Since then, there have been 95 Varsity Matches between these two teams, of which Oxford have won 63 and Cambridge 30, with 2 ties. Through this annual game, and through the rosters recorded in the Varsity Match game programmes and other archival material, the Oxford and Cambridge Blues teams can trace their lineage back to this landmark game. With their long shared history, these teams jointly hold the honour of being the second oldest teams in existence, with only the McGill Redmen believed to be older. 

After getting its start in Switzerland, hockey remained dormant in Europe until some ten to fifteen years later. On March 16th 1900, the Varsity Match was played in London, where according to historical records "It was played under the title of Mr.
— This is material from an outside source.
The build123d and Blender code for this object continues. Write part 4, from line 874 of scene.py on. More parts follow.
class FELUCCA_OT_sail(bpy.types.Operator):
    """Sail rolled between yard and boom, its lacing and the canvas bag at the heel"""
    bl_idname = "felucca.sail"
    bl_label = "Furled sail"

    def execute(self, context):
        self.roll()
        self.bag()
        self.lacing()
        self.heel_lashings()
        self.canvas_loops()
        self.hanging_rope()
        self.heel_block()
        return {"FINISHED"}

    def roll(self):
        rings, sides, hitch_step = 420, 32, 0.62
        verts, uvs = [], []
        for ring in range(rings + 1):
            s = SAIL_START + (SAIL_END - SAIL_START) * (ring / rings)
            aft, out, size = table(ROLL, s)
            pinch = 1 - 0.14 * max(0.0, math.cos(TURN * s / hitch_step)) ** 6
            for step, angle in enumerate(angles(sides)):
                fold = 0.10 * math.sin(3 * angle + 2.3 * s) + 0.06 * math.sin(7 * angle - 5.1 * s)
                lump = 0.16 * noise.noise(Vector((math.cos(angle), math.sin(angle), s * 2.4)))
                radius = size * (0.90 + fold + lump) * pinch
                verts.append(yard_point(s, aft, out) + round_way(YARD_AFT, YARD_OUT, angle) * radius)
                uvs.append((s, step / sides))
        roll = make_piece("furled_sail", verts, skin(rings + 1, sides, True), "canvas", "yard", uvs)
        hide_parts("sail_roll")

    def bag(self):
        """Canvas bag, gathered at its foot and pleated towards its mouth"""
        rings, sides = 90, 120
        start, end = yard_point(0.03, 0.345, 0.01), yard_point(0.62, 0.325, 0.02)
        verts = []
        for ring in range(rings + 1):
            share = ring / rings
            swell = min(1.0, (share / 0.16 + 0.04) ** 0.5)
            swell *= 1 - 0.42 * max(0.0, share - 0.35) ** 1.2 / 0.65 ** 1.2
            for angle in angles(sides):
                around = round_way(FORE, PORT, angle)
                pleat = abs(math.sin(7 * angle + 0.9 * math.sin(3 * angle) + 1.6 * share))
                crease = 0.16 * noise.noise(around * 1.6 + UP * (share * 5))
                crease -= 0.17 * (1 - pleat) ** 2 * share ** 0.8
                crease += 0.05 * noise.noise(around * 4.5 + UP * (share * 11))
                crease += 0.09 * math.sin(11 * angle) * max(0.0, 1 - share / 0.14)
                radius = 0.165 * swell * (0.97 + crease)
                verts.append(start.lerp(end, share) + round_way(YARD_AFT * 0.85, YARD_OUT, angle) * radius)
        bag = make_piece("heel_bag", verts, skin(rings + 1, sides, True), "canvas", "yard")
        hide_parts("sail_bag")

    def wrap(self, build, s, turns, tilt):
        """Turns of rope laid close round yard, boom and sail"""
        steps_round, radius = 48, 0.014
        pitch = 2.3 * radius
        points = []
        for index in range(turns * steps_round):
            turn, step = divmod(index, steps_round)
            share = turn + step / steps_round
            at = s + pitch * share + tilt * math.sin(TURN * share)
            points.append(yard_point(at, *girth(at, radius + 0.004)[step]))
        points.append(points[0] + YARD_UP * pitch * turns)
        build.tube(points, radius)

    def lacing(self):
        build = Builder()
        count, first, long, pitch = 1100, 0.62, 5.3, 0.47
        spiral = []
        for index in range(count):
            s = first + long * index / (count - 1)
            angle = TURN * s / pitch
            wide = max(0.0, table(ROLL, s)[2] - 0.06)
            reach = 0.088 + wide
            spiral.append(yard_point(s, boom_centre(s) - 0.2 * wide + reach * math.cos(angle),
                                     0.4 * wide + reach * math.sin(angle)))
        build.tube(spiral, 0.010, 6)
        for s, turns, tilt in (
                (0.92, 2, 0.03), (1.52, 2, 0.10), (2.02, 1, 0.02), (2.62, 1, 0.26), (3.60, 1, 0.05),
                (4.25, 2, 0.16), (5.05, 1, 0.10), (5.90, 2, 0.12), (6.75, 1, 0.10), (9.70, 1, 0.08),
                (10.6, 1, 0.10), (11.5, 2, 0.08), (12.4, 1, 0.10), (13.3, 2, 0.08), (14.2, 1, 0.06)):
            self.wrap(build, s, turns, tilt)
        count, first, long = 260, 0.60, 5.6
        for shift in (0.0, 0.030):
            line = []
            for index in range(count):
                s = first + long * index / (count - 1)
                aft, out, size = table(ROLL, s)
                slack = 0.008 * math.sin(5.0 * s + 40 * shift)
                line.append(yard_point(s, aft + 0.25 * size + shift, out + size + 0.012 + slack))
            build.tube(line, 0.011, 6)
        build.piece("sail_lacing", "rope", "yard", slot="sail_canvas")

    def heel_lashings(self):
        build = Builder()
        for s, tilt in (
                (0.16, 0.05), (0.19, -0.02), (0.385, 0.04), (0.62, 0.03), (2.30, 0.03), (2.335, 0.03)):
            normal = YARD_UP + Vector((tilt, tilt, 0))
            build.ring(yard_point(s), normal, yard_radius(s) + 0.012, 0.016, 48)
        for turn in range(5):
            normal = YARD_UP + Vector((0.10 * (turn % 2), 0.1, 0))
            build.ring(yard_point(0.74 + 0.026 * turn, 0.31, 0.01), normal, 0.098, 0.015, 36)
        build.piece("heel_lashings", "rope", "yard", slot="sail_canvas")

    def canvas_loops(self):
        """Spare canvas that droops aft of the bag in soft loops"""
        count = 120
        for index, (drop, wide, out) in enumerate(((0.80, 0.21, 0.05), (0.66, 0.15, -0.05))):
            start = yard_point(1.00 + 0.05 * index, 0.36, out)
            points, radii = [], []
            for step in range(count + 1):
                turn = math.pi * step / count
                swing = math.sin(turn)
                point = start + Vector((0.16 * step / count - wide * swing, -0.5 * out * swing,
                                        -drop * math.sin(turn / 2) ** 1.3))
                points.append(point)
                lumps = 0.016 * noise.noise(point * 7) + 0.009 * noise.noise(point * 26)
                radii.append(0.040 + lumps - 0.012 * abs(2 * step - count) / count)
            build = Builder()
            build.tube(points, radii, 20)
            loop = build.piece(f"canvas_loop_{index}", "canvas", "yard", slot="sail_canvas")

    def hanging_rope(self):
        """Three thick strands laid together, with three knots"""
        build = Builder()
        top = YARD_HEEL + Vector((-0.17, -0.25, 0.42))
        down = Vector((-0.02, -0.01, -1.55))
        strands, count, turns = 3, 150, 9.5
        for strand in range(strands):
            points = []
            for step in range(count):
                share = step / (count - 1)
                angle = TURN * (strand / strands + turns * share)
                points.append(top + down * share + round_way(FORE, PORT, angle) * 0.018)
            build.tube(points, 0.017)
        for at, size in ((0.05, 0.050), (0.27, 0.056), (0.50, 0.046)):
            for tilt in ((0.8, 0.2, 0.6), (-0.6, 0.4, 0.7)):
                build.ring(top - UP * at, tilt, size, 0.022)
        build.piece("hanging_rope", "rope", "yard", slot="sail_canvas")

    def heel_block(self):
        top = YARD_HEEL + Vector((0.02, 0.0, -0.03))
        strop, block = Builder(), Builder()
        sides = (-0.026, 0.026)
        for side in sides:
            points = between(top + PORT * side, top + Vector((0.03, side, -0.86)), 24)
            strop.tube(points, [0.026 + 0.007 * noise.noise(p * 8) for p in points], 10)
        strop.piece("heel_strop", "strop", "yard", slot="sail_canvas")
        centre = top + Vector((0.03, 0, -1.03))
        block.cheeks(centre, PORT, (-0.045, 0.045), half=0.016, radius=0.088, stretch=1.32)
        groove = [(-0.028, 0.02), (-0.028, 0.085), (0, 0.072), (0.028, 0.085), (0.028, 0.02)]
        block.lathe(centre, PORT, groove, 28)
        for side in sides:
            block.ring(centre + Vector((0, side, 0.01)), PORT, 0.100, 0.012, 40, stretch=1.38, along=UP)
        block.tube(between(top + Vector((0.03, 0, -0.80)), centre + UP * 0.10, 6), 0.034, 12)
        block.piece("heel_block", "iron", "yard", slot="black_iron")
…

B.J.T. Bosanquet's Oxford Team v. Mr. J.J. Cawthra's team". Bernard "Bosey" Bosanquet went on to become one of England's greatest cricketers, inventing the "googly", whilst jack Cawthra was an all-rounder who excelled in athletics, lacrosse, skating, and ice hockey and went on to represent England internationally. Cawthra was credited by Major B.M. 'Peter' Patton, an early historian of hockey in England and the founder and first President of the British Ice Hockey Association, as being the founder of the current series of Varsity hockey matches. 

In the 1920's and '30's both the Oxford and Cambridge Blues entered the Spengler Cup, now arguably the biggest annual international hockey tournament in Europe.  Oxford won the inaugural Spengler Cup, the first of four that it would win over the next ten years (having won it four times, according to the tournament rules the  Spengler Cup belonged to the Oxford Blues, although they re-dedicated it to the tournament).  The Cambridge Blues also finished as runners up in 1928, and these two teams remain the only varsity teams ever to have entered the tournament.


By the 1930's, professionalism had entered the sport, and amateur university students were no longer among the leading practitioners of hockey. However, in 1936, the English national team won the gold medal in the Winter Olympics in Garmisch-Partenkirchen, and ice hockey reached its peak in the United Kingdom.

By 1939 well over 10,000 people were attending the annual Varsity Match when the Second World War interrupted hockey in England. Not until 1949 was another Varsity Ice Hockey Match scheduled, and the popularity of the sport in England never returned to its pre-war levels. After the Second World War, the relentless rise of professionalism in hockey had pushed the Oxford and Cambridge teams out of the limelight. Nonetheless the annual varsity match remains the focal point and highlight of both the Oxford and Cambridge Blues' seasons. 

 

In 2016, for the 96th time since 1885, these two historic rival teams will once again do battle for the right to hoist the Patton Cup trophy, first presented at the 1927 game by Major B.M. 'Peter' Patton, on which only the year, the winning team and the score are engraved.